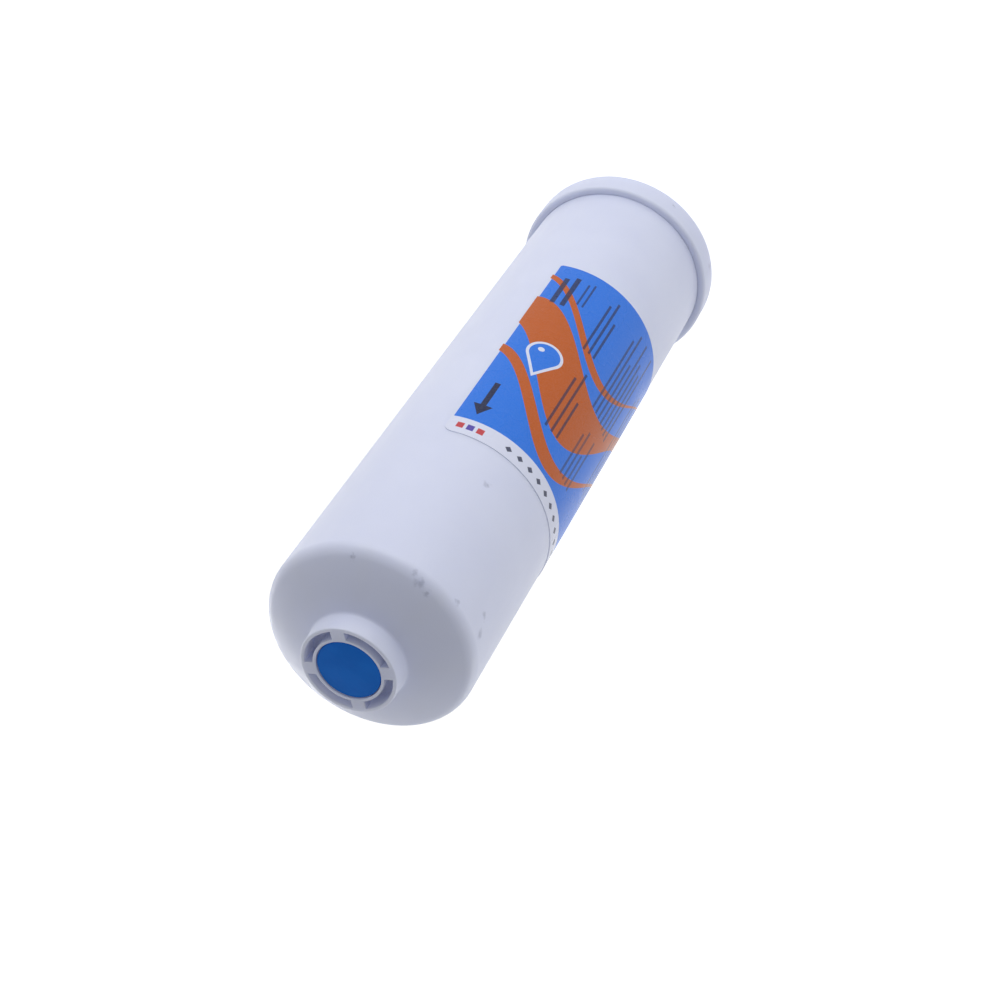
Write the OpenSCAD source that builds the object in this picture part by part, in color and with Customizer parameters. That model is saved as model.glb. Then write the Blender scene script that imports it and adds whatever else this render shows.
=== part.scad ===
// Inline deionization filter cartridge, standing on its inlet end.
// Z runs up the axis of the tube. The origin is the centre of the inlet boss's rim.

/* [Whole filter] */
// Length over the rims of both port bosses
overall_l = 256; // [220:1:330]
// Outside diameter of the tube
tube_od = 63.5; // [60:0.5:76]
// Wall of the tube and of both domes
wall = 2.6; // [2:0.1:3.4]

/* [Domed end] */
// Radius of the sphere that the shallow dome is part of
dome_crown_r = 60; // [50:1:90]
// Radius of the shoulder between the dome and the tube
shoulder_r = 5; // [4:0.5:8]

/* [End cap] */
// Radius of the sphere that the cap's dome is part of
cap_crown_r = 75; // [60:1:100]
// How far the collar stands out of the tube
collar_step = 2.65; // [2:0.05:4]
// Height of the collar's straight side
collar_h = 8.8; // [8:0.1:14]
// Radius of the collar's outer edge, next to the cap's dome
collar_edge_r = 2.5; // [1.5:0.1:3.5]
// Depth of the weld groove behind the collar's rim
groove_depth = 7.2; // [5:0.1:8]
// Play on each side of the tube's wall in the weld groove
weld_play = 0.15; // [0.1:0.05:0.3]
// Wall of the spigot that lines the tube's open end
spigot_wall = 2; // [1.5:0.1:3]
// Chamfer at the rims of the collar and the spigot
cap_chamfer = 0.5; // [0.2:0.1:0.8]

/* [Port bosses] */
// Outside diameter of a boss at its rim
boss_d = 29; // [28:0.1:34]
// Height of a boss above its root on the dome
boss_h = 6.9; // [5:0.1:10]
// How much a boss widens from rim to root, on each side
boss_draft = 0.2; // [0:0.05:0.5]
// Radius of the fillet between a boss and its dome
boss_fillet_r = 1; // [0.5:0.1:2]
// Radius of the edge of a boss's rim
boss_edge_r = 0.4; // [0.2:0.1:0.5]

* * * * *

### Task requirements
Everything from the first line above up to and including the line that contains "wall = 2.6; // [2:0.1:3.4]" should be printed exactly; please print only that.

### Solution
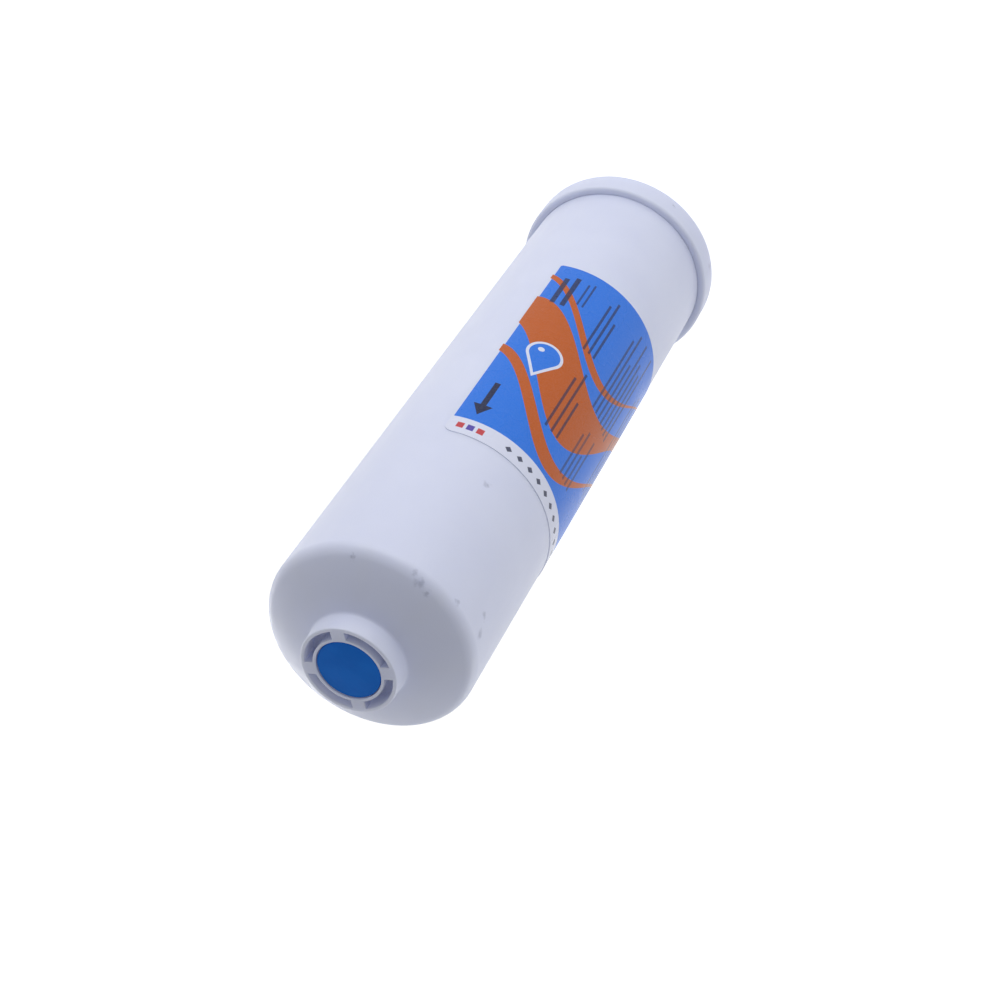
Write the OpenSCAD source that builds the object in this picture part by part, in color and with Customizer parameters. That model is saved as model.glb. Then write the Blender scene script that imports it and adds whatever else this render shows.
=== part.scad ===
// Inline deionization filter cartridge, standing on its inlet end.
// Z runs up the axis of the tube. The origin is the centre of the inlet boss's rim.

/* [Whole filter] */
// Length over the rims of both port bosses
overall_l = 256; // [220:1:330]
// Outside diameter of the tube
tube_od = 63.5; // [60:0.5:76]
// Wall of the tube and of both domes
wall = 2.6; // [2:0.1:3.4]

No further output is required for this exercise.